The value of surrendered policies increased by 18% from R22.4 billion in the second half of 2012 to R26.4 billion in the first half of 2013.

Dempsey explains that the value of surrendered policies must be seen in the context of the total value of in force policies - a large portion of the life industry’s R1.8 trillion assets - and not just the new investment business written.

He says the increase in surrender values does not come as a surprise, given the state of the economy, the relentless increases in the fuel price and subsequently consumer goods, and job losses.

"While it is understandable that consumers will tap into their investments when they are no longer able to make ends meet, we need to caution policyholders against cashing in their policies unless this is a last resort since it is almost impossible to make up the value lost in later years.”

A lapse occurs when the policyholder stops paying premiums before the fund value exceeds the unrecovered costs meaning that the paid-up (or surrender) value is zero. In the case of pure risk policies, a lapse causes no immediate financial loss for the policyholder, as there was no policy value. The policyholder does, however, lose valuable life or disability cover, which might not be available at the same premium again.

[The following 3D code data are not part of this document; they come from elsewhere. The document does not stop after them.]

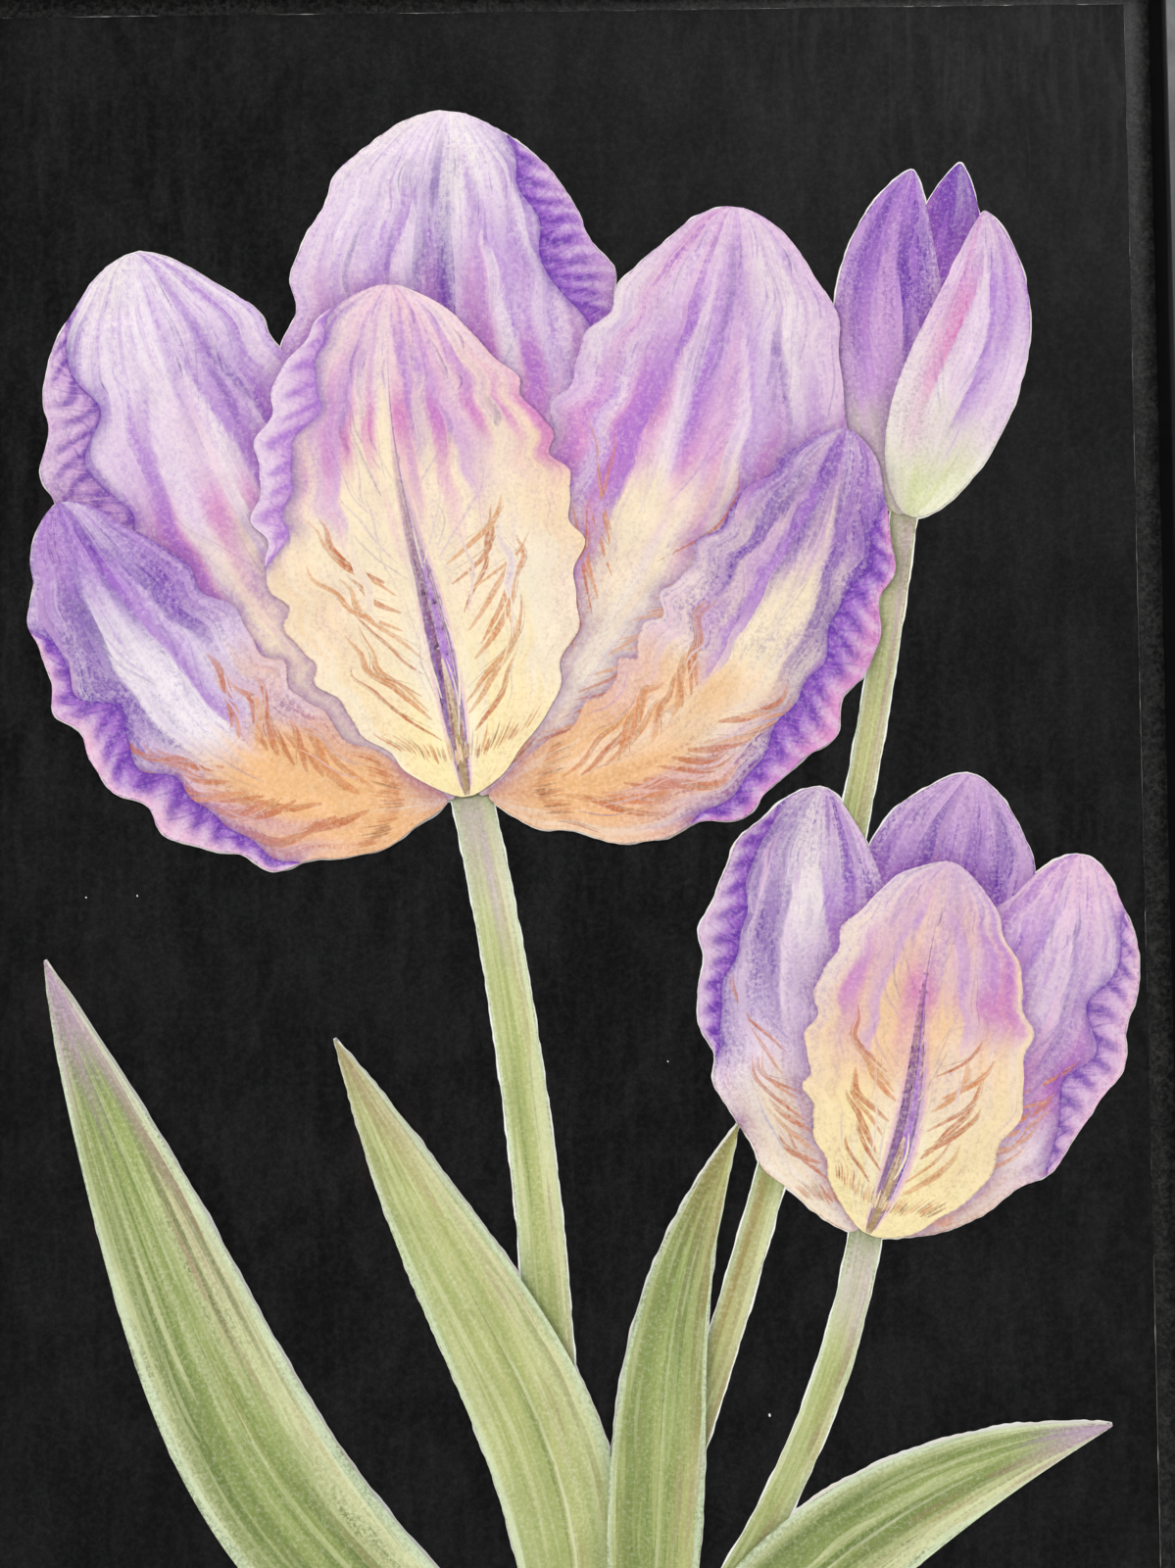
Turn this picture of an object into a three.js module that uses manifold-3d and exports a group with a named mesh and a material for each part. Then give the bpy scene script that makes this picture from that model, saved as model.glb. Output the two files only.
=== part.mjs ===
// A framed flower painting, upright as it hangs on a wall, in millimetres.
// +X is to the right seen from the front, the front faces -Y and +Z is up.
// The origin is where a wall hook bears the hanger's toothed edge, in the plane of the rails' backs.
import * as THREE from 'three';
import { mergeVertices } from 'three/addons/utils/BufferGeometryUtils.js';
import Module from 'manifold-3d';

// ---------------------------------------------------------------------------------------------
// Driving dimensions
// ---------------------------------------------------------------------------------------------

// Painting: an A3 sheet laid on a mount board that shows as a band all round it.
const sheetWidth = 297;
const sheetHeight = 420;
const sheetThickness = 0.5;
const boardMargin = 6.75;
const boardThickness = 1.5;
const mountTape = { length: 44, width: 12, thickness: 0.25, inset: 30 };
const paintThickness = 0.25;
const groundInset = 0.35;
const reserveGap = 0.45;
const washGap = 0.3;
const smallestWash = 5;

// Frame moulding: an L section, with the lip in front of the board and the rebate behind the lip.
const railFace = 18;
const railDepth = 22;
const lipDepth = 8;
const rebateWidth = 6;
const rebateClearance = 1;
const frontEdgeRadius = 1.25;
const backEdgeRadius = 0.75;
const mitreGap = 0.2;

// Back: board, metal points, corner nails, hanger and wall pads.
const backingThickness = 3;
const point = { width: 12, length: 15, thickness: 0.5, inRail: 6, slotGap: 0.3, tip: 4 };
const cornerNail = { leg: 6, thickness: 0.8, height: 8, sunk: 0.25, slotGap: 0.3 };
const hanger = { length: 46, height: 8, thickness: 1, teeth: 11, toothDepth: 1.5, screwSpacing: 36 };
const screw = { head: 5.5, headHeight: 1.25, shank: 2.4, length: 11, hole: 3, sides: 16 };
const wallPad = { diameter: 10, thickness: 3, inset: 22, sides: 24 };
const hangerBelowTop = 13;

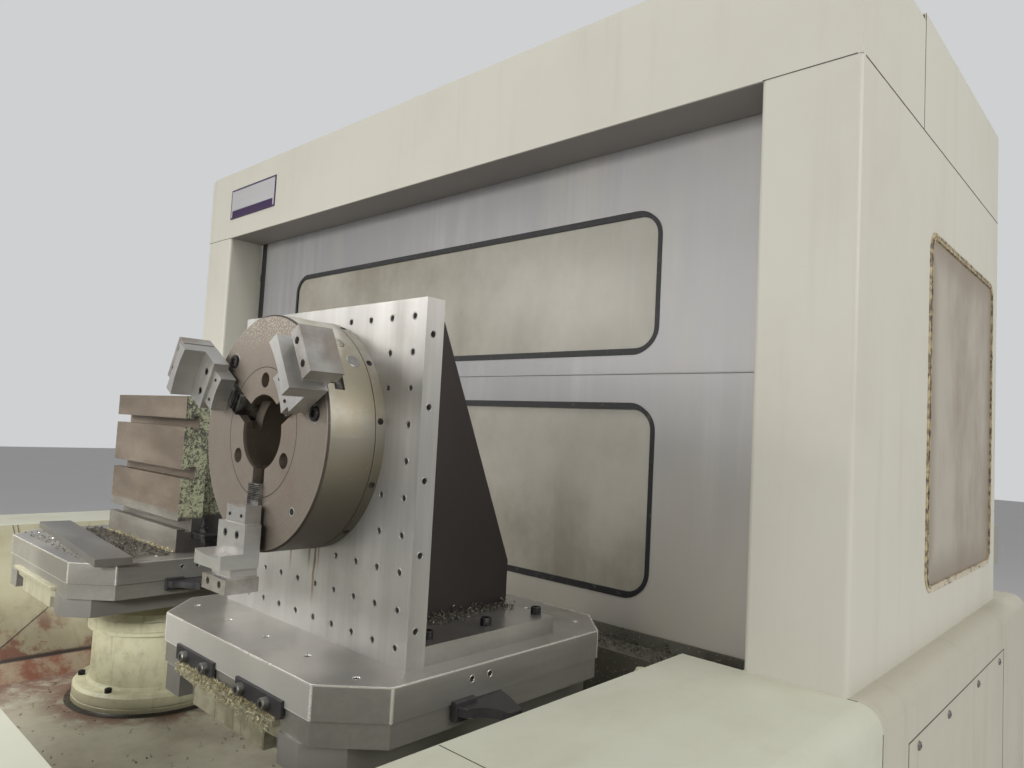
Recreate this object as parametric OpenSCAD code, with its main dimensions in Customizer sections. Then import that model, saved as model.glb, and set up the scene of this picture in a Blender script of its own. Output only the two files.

Dempsey welcomed the decrease in the number of policies lapsed in the first half of this year. Between January and the end of June 2013 the total number of lapsed policies (risk, credit life and savings and investment policies) decreased by 8%.

He comments that this is likely to be linked to the decline in credit life business. "As soon as a consumer cancels a debt or defaults on credit repayments, the credit life cover falls away. This is then recorded as a lapse.”

The changing face of the industry

Dempsey says the half-yearly statistics show a definite trend towards linked policies.
"Over the last seven half-yearly reporting periods there has been a consistent shift towards linked policies, to the point where these policies now make up 47% of all policies.

"At the current rate of growth, we expect linked policies to exceed non-linked policies within the next year.”

The values of linked policies (new generation policies) are linked to the market value of their underlying investments and do not offer guarantees. As a result their cost structures are different from those of old generation policies.